> **Task objective**
Every entry should be repeated exactly. Omit the pictures.
------ Record excerpts
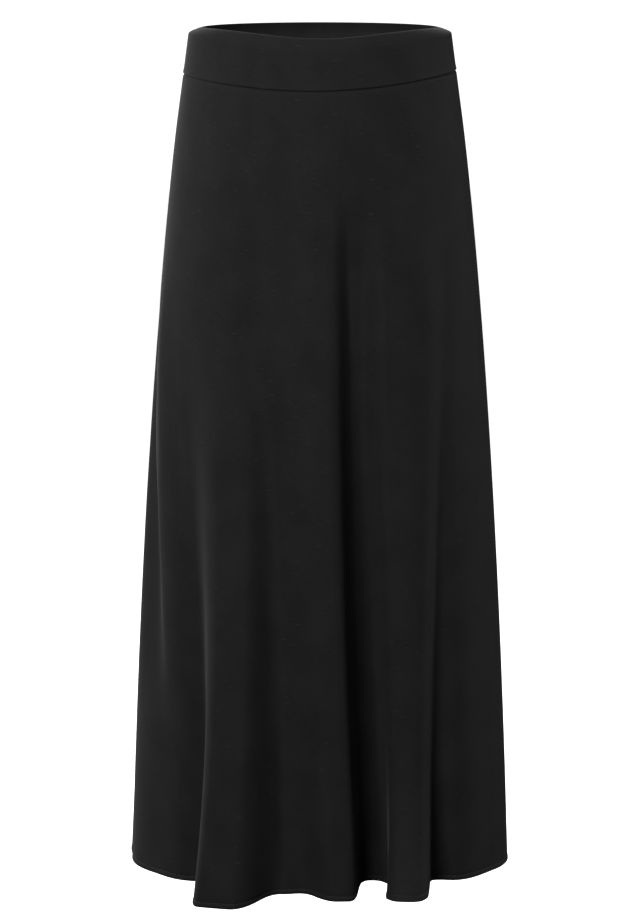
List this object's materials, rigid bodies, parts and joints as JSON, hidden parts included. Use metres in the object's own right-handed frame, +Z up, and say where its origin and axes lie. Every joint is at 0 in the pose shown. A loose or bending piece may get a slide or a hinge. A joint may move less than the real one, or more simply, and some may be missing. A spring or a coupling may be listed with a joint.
{
  "type": "midi skirt",
  "caption": "Worn A-line midi skirt in jersey, hollow and open at waist and hem, with a wide pull-on waistband and deep soft folds that grow towards the hem.",
  "frame": {"origin": "centre of the waist opening, level with the top rim of the waistband at the side seams, where the wearer holds the skirt up", "axes": "+Z up, from the hem to the waist; -Y is the front; +X is to the right as the front is seen, which is the wearer's left"},
  "size_m": [0.4037, 0.3476, 0.888],
  "materials": {
    "jersey": "matt black jersey with a faint sheen at grazing angles",
    "band_jersey": "the same matt black jersey, folded double"
  },
  "bodies": {
    "root": {"skirt_front": "jersey", "skirt_back": "jersey", "waistband_front": "band_jersey", "waistband_back": "band_jersey"}
  },
  "joints": []
}
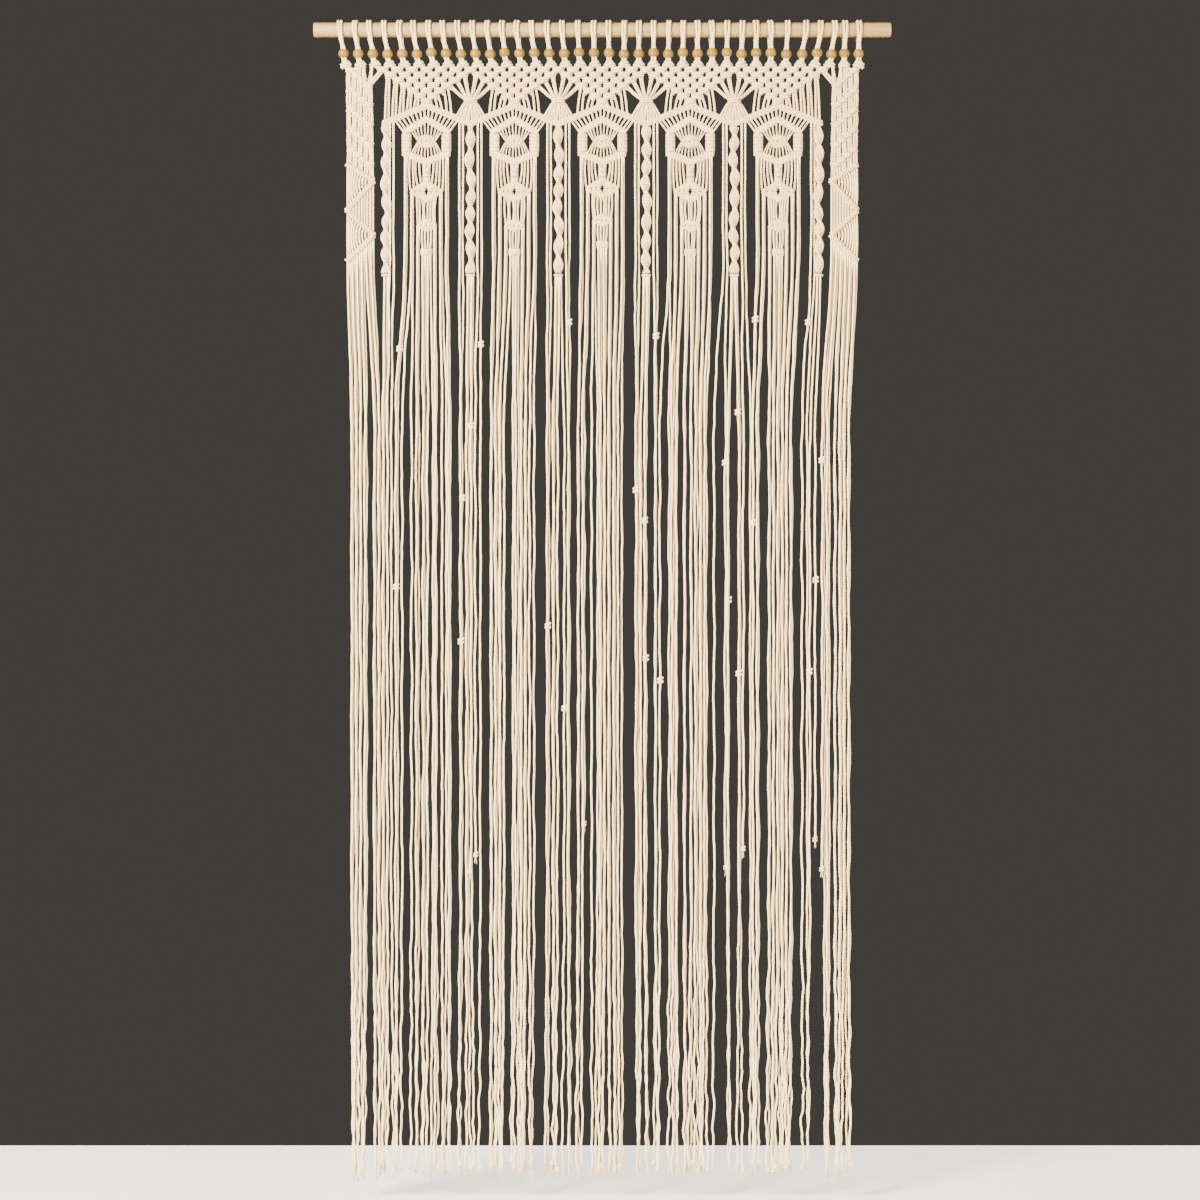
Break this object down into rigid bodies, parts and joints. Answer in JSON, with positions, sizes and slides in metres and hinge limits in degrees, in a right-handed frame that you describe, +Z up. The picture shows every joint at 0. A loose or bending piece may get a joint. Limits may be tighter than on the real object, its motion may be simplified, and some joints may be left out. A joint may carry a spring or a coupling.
{
  "type": "macrame bead curtain on rod",
  "caption": "Door curtain of knotted cotton cord: a scalloped macrame valance with a row of round wooden beads, long hanging strings, and the wooden rod it is looped on.",
  "frame": {"origin": "middle of the rod's axis", "axes": "+X along the rod, to the right as seen from the front; +Z up; the front looks towards -Y"},
  "size_m": [1, 0.0388, 2.0151],
  "materials": {
    "pine": "bare pale softwood, planed",
    "beech": "smooth, thinly varnished",
    "cotton": "natural unbleached plied cotton cord"
  },
  "bodies": {
    "root": {"rod": "pine", "bead_01": "beech", "bead_02": "beech", "bead_03": "beech", "bead_04": "beech", "bead_05": "beech", "bead_06": "beech", "bead_07": "beech", "bead_08": "beech", "bead_09": "beech", "bead_10": "beech", "bead_11": "beech", "bead_12": "beech", "bead_13": "beech", "bead_14": "beech", "bead_15": "beech", "bead_16": "beech", "bead_17": "beech", "bead_18": "beech", "bead_19": "beech", "bead_20": "beech", "bead_21": "beech", "bead_22": "beech", "bead_23": "beech", "bead_24": "beech", "bead_25": "beech", "bead_26": "beech", "bead_27": "beech", "bead_28": "beech", "bead_29": "beech", "bead_30": "beech", "bead_31": "beech", "bead_32": "beech", "bead_33": "beech", "bead_34": "beech", "bead_35": "beech", "bead_36": "beech", "macrame": "cotton", "sinnet_1": "cotton", "sinnet_2": "cotton", "sinnet_3": "cotton", "sinnet_4": "cotton", "sinnet_5": "cotton", "sinnet_6": "cotton"}
  },
  "joints": []
}
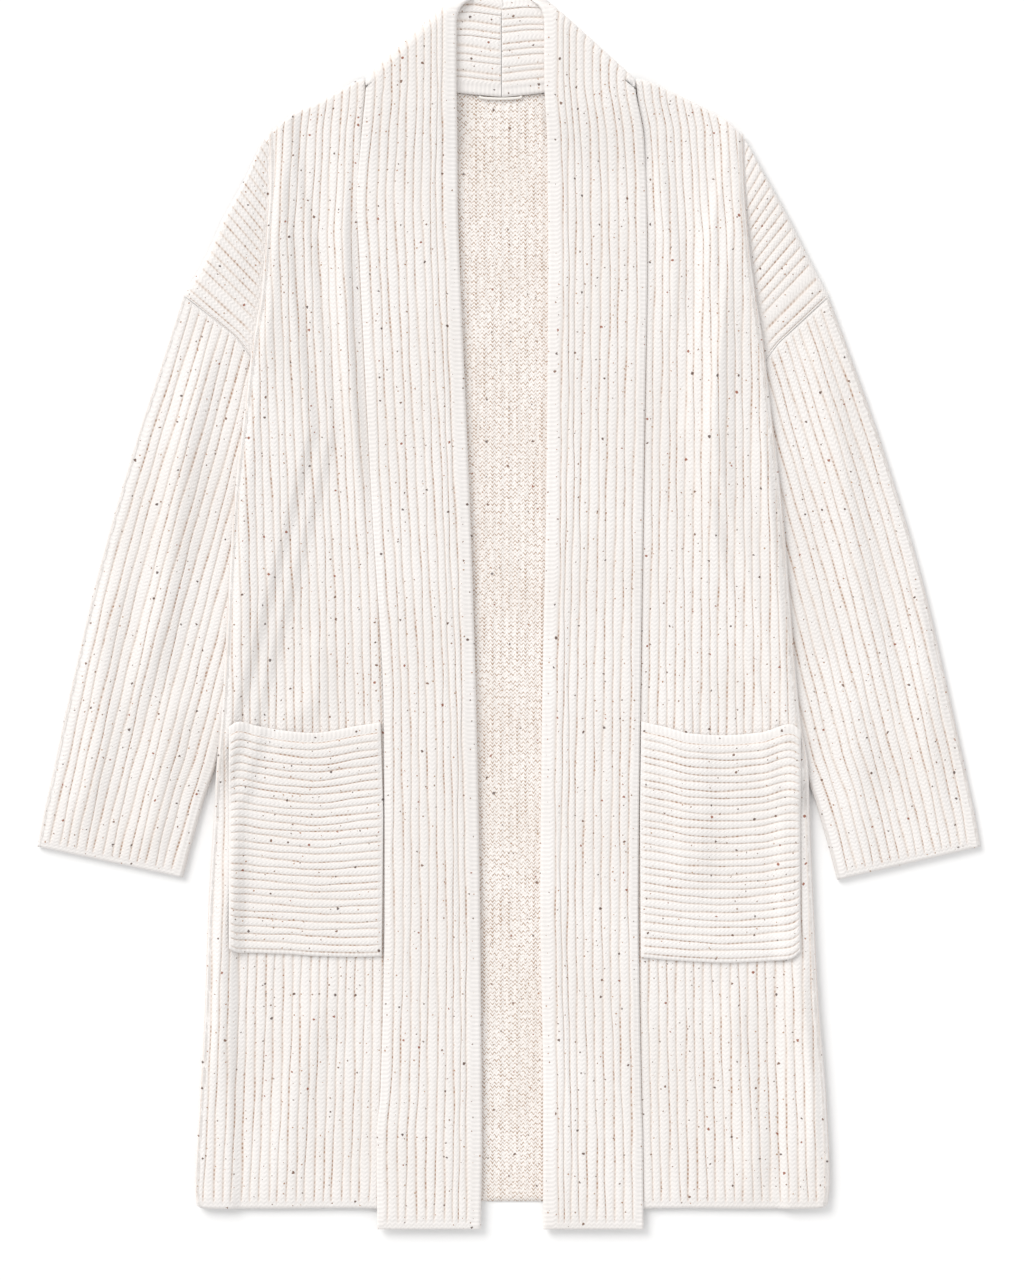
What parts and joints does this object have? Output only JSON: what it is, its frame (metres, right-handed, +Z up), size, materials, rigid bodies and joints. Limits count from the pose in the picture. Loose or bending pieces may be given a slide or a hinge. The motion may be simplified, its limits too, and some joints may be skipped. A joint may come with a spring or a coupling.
{
  "type": "oversized cardigan",
  "caption": "Long oversized rib-knit cardigan, open at the front, with drop shoulders, patch pockets and a wide doubled band, laid flat face up.",
  "frame": {"origin": "centre of the bounding box on the floor that the garment lies on", "axes": "+Y from hem to collar, +X towards the wearer's left, +Z up, out of the front"},
  "size_m": [0.8481, 1.1102, 0.0191],
  "materials": {
    "back": "purl side of a cream rib knit",
    "right_front": "cream rib knit with tweed nepps",
    "left_front": "cream rib knit with tweed nepps",
    "right_sleeve": "cream rib knit with tweed nepps",
    "left_sleeve": "cream rib knit with tweed nepps",
    "right_band": "cream rib knit with tweed nepps",
    "left_band": "cream rib knit with tweed nepps",
    "right_pocket": "cream rib knit with tweed nepps",
    "left_pocket": "cream rib knit with tweed nepps",
    "hanger_loop": "thin cream cord"
  },
  "bodies": {
    "root": {"back": "back", "right_front": "right_front", "left_front": "left_front", "right_sleeve": "right_sleeve", "left_sleeve": "left_sleeve", "right_band": "right_band", "left_band": "left_band", "right_pocket": "right_pocket", "left_pocket": "left_pocket", "hanger_loop": "hanger_loop"}
  },
  "joints": []
}
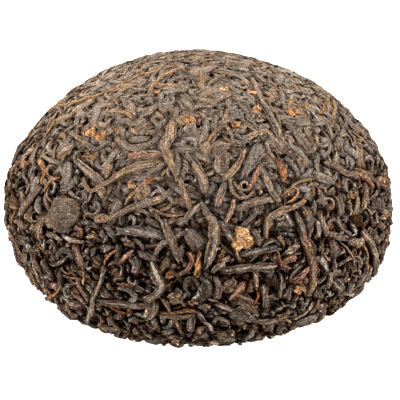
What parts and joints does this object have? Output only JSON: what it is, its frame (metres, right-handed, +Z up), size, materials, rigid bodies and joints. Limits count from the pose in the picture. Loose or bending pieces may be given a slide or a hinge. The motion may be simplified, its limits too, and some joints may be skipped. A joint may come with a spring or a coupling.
{
  "type": "pu erh tuocha",
  "caption": "Small dome of pressed ripe pu-erh tea leaves with a hollow underneath, standing on the ring round its mouth.",
  "frame": {"origin": "centre of the foot ring, on the surface that the cake stands on", "axes": "+Z up through the crown of the dome, -Y towards the viewer of the picture, +X to the viewer's right"},
  "size_m": [0.0848, 0.0848, 0.0449],
  "materials": {
    "tea_leaf": "dull dark brown pressed leaf with a slight sheen, paler stems and a few golden tips"
  },
  "bodies": {
    "root": {"tuocha": "tea_leaf"}
  },
  "joints": []
}
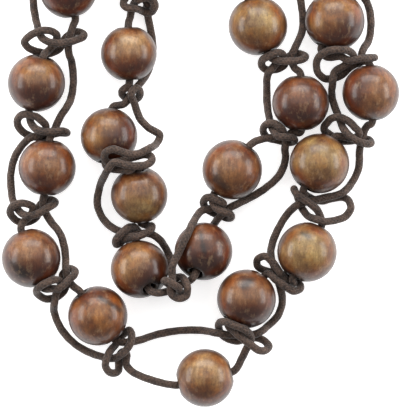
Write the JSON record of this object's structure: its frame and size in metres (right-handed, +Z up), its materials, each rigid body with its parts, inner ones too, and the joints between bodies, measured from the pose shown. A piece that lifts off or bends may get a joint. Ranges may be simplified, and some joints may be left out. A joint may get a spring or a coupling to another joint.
{
  "type": "beaded necklace",
  "caption": "Beaded necklace of round wooden beads on two dark fabric cords, with a knot tied between each pair of beads, lying folded.",
  "frame": {"origin": "centre of the necklace's box on the plane of the surface that it lies on", "axes": "+Z up from the surface, +Y along the folded loop's length, +X across it"},
  "size_m": [0.1382, 0.1974, 0.0217],
  "materials": {
    "bead_wood": "gloss",
    "cord_fabric": "satin"
  },
  "bodies": {
    "root": {"bead_01": "bead_wood", "bead_02": "bead_wood", "bead_03": "bead_wood", "bead_04": "bead_wood", "bead_05": "bead_wood", "bead_06": "bead_wood", "bead_07": "bead_wood", "bead_08": "bead_wood", "bead_09": "bead_wood", "bead_10": "bead_wood", "bead_11": "bead_wood", "bead_12": "bead_wood", "bead_13": "bead_wood", "bead_14": "bead_wood", "bead_15": "bead_wood", "bead_16": "bead_wood", "bead_17": "bead_wood", "bead_18": "bead_wood", "bead_19": "bead_wood", "bead_20": "bead_wood", "bead_21": "bead_wood", "bead_22": "bead_wood", "bead_23": "bead_wood", "bead_24": "bead_wood", "cord_01": "cord_fabric", "cord_02": "cord_fabric", "cord_03": "cord_fabric", "cord_04": "cord_fabric", "cord_05": "cord_fabric", "cord_06": "cord_fabric", "cord_07": "cord_fabric", "cord_08": "cord_fabric", "cord_09": "cord_fabric", "cord_10": "cord_fabric", "cord_11": "cord_fabric", "cord_12": "cord_fabric", "cord_13": "cord_fabric", "cord_14": "cord_fabric", "cord_15": "cord_fabric", "cord_16": "cord_fabric", "cord_17": "cord_fabric", "cord_18": "cord_fabric", "cord_19": "cord_fabric", "cord_20": "cord_fabric", "cord_21": "cord_fabric", "cord_22": "cord_fabric", "cord_23": "cord_fabric", "cord_24": "cord_fabric"}
  },
  "joints": []
}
------------
> **Reply to the exercise**
List this object's materials, rigid bodies, parts and joints as JSON, hidden parts included. Use metres in the object's own right-handed frame, +Z up, and say where its origin and axes lie. Every joint is at 0 in the pose shown. A loose or bending piece may get a slide or a hinge. A joint may move less than the real one, or more simply, and some may be missing. A spring or a coupling may be listed with a joint.
{
  "type": "midi skirt",
  "caption": "Worn A-line midi skirt in jersey, hollow and open at waist and hem, with a wide pull-on waistband and deep soft folds that grow towards the hem.",
  "frame": {"origin": "centre of the waist opening, level with the top rim of the waistband at the side seams, where the wearer holds the skirt up", "axes": "+Z up, from the hem to the waist; -Y is the front; +X is to the right as the front is seen, which is the wearer's left"},
  "size_m": [0.4037, 0.3476, 0.888],
  "materials": {
    "jersey": "matt black jersey with a faint sheen at grazing angles",
    "band_jersey": "the same matt black jersey, folded double"
  },
  "bodies": {
    "root": {"skirt_front": "jersey", "skirt_back": "jersey", "waistband_front": "band_jersey", "waistband_back": "band_jersey"}
  },
  "joints": []
}
Break this object down into rigid bodies, parts and joints. Answer in JSON, with positions, sizes and slides in metres and hinge limits in degrees, in a right-handed frame that you describe, +Z up. The picture shows every joint at 0. A loose or bending piece may get a joint. Limits may be tighter than on the real object, its motion may be simplified, and some joints may be left out. A joint may carry a spring or a coupling.
{
  "type": "macrame bead curtain on rod",
  "caption": "Door curtain of knotted cotton cord: a scalloped macrame valance with a row of round wooden beads, long hanging strings, and the wooden rod it is looped on.",
  "frame": {"origin": "middle of the rod's axis", "axes": "+X along the rod, to the right as seen from the front; +Z up; the front looks towards -Y"},
  "size_m": [1, 0.0388, 2.0151],
  "materials": {
    "pine": "bare pale softwood, planed",
    "beech": "smooth, thinly varnished",
    "cotton": "natural unbleached plied cotton cord"
  },
  "bodies": {
    "root": {"rod": "pine", "bead_01": "beech", "bead_02": "beech", "bead_03": "beech", "bead_04": "beech", "bead_05": "beech", "bead_06": "beech", "bead_07": "beech", "bead_08": "beech", "bead_09": "beech", "bead_10": "beech", "bead_11": "beech", "bead_12": "beech", "bead_13": "beech", "bead_14": "beech", "bead_15": "beech", "bead_16": "beech", "bead_17": "beech", "bead_18": "beech", "bead_19": "beech", "bead_20": "beech", "bead_21": "beech", "bead_22": "beech", "bead_23": "beech", "bead_24": "beech", "bead_25": "beech", "bead_26": "beech", "bead_27": "beech", "bead_28": "beech", "bead_29": "beech", "bead_30": "beech", "bead_31": "beech", "bead_32": "beech", "bead_33": "beech", "bead_34": "beech", "bead_35": "beech", "bead_36": "beech", "macrame": "cotton", "sinnet_1": "cotton", "sinnet_2": "cotton", "sinnet_3": "cotton", "sinnet_4": "cotton", "sinnet_5": "cotton", "sinnet_6": "cotton"}
  },
  "joints": []
}
What parts and joints does this object have? Output only JSON: what it is, its frame (metres, right-handed, +Z up), size, materials, rigid bodies and joints. Limits count from the pose in the picture. Loose or bending pieces may be given a slide or a hinge. The motion may be simplified, its limits too, and some joints may be skipped. A joint may come with a spring or a coupling.
{
  "type": "oversized cardigan",
  "caption": "Long oversized rib-knit cardigan, open at the front, with drop shoulders, patch pockets and a wide doubled band, laid flat face up.",
  "frame": {"origin": "centre of the bounding box on the floor that the garment lies on", "axes": "+Y from hem to collar, +X towards the wearer's left, +Z up, out of the front"},
  "size_m": [0.8481, 1.1102, 0.0191],
  "materials": {
    "back": "purl side of a cream rib knit",
    "right_front": "cream rib knit with tweed nepps",
    "left_front": "cream rib knit with tweed nepps",
    "right_sleeve": "cream rib knit with tweed nepps",
    "left_sleeve": "cream rib knit with tweed nepps",
    "right_band": "cream rib knit with tweed nepps",
    "left_band": "cream rib knit with tweed nepps",
    "right_pocket": "cream rib knit with tweed nepps",
    "left_pocket": "cream rib knit with tweed nepps",
    "hanger_loop": "thin cream cord"
  },
  "bodies": {
    "root": {"back": "back", "right_front": "right_front", "left_front": "left_front", "right_sleeve": "right_sleeve", "left_sleeve": "left_sleeve", "right_band": "right_band", "left_band": "left_band", "right_pocket": "right_pocket", "left_pocket": "left_pocket", "hanger_loop": "hanger_loop"}
  },
  "joints": []
}
What parts and joints does this object have? Output only JSON: what it is, its frame (metres, right-handed, +Z up), size, materials, rigid bodies and joints. Limits count from the pose in the picture. Loose or bending pieces may be given a slide or a hinge. The motion may be simplified, its limits too, and some joints may be skipped. A joint may come with a spring or a coupling.
{
  "type": "pu erh tuocha",
  "caption": "Small dome of pressed ripe pu-erh tea leaves with a hollow underneath, standing on the ring round its mouth.",
  "frame": {"origin": "centre of the foot ring, on the surface that the cake stands on", "axes": "+Z up through the crown of the dome, -Y towards the viewer of the picture, +X to the viewer's right"},
  "size_m": [0.0848, 0.0848, 0.0449],
  "materials": {
    "tea_leaf": "dull dark brown pressed leaf with a slight sheen, paler stems and a few golden tips"
  },
  "bodies": {
    "root": {"tuocha": "tea_leaf"}
  },
  "joints": []
}
Write the JSON record of this object's structure: its frame and size in metres (right-handed, +Z up), its materials, each rigid body with its parts, inner ones too, and the joints between bodies, measured from the pose shown. A piece that lifts off or bends may get a joint. Ranges may be simplified, and some joints may be left out. A joint may get a spring or a coupling to another joint.
{
  "type": "beaded necklace",
  "caption": "Beaded necklace of round wooden beads on two dark fabric cords, with a knot tied between each pair of beads, lying folded.",
  "frame": {"origin": "centre of the necklace's box on the plane of the surface that it lies on", "axes": "+Z up from the surface, +Y along the folded loop's length, +X across it"},
  "size_m": [0.1382, 0.1974, 0.0217],
  "materials": {
    "bead_wood": "gloss",
    "cord_fabric": "satin"
  },
  "bodies": {
    "root": {"bead_01": "bead_wood", "bead_02": "bead_wood", "bead_03": "bead_wood", "bead_04": "bead_wood", "bead_05": "bead_wood", "bead_06": "bead_wood", "bead_07": "bead_wood", "bead_08": "bead_wood", "bead_09": "bead_wood", "bead_10": "bead_wood", "bead_11": "bead_wood", "bead_12": "bead_wood", "bead_13": "bead_wood", "bead_14": "bead_wood", "bead_15": "bead_wood", "bead_16": "bead_wood", "bead_17": "bead_wood", "bead_18": "bead_wood", "bead_19": "bead_wood", "bead_20": "bead_wood", "bead_21": "bead_wood", "bead_22": "bead_wood", "bead_23": "bead_wood", "bead_24": "bead_wood", "cord_01": "cord_fabric", "cord_02": "cord_fabric", "cord_03": "cord_fabric", "cord_04": "cord_fabric", "cord_05": "cord_fabric", "cord_06": "cord_fabric", "cord_07": "cord_fabric", "cord_08": "cord_fabric", "cord_09": "cord_fabric", "cord_10": "cord_fabric", "cord_11": "cord_fabric", "cord_12": "cord_fabric", "cord_13": "cord_fabric", "cord_14": "cord_fabric", "cord_15": "cord_fabric", "cord_16": "cord_fabric", "cord_17": "cord_fabric", "cord_18": "cord_fabric", "cord_19": "cord_fabric", "cord_20": "cord_fabric", "cord_21": "cord_fabric", "cord_22": "cord_fabric", "cord_23": "cord_fabric", "cord_24": "cord_fabric"}
  },
  "joints": []
}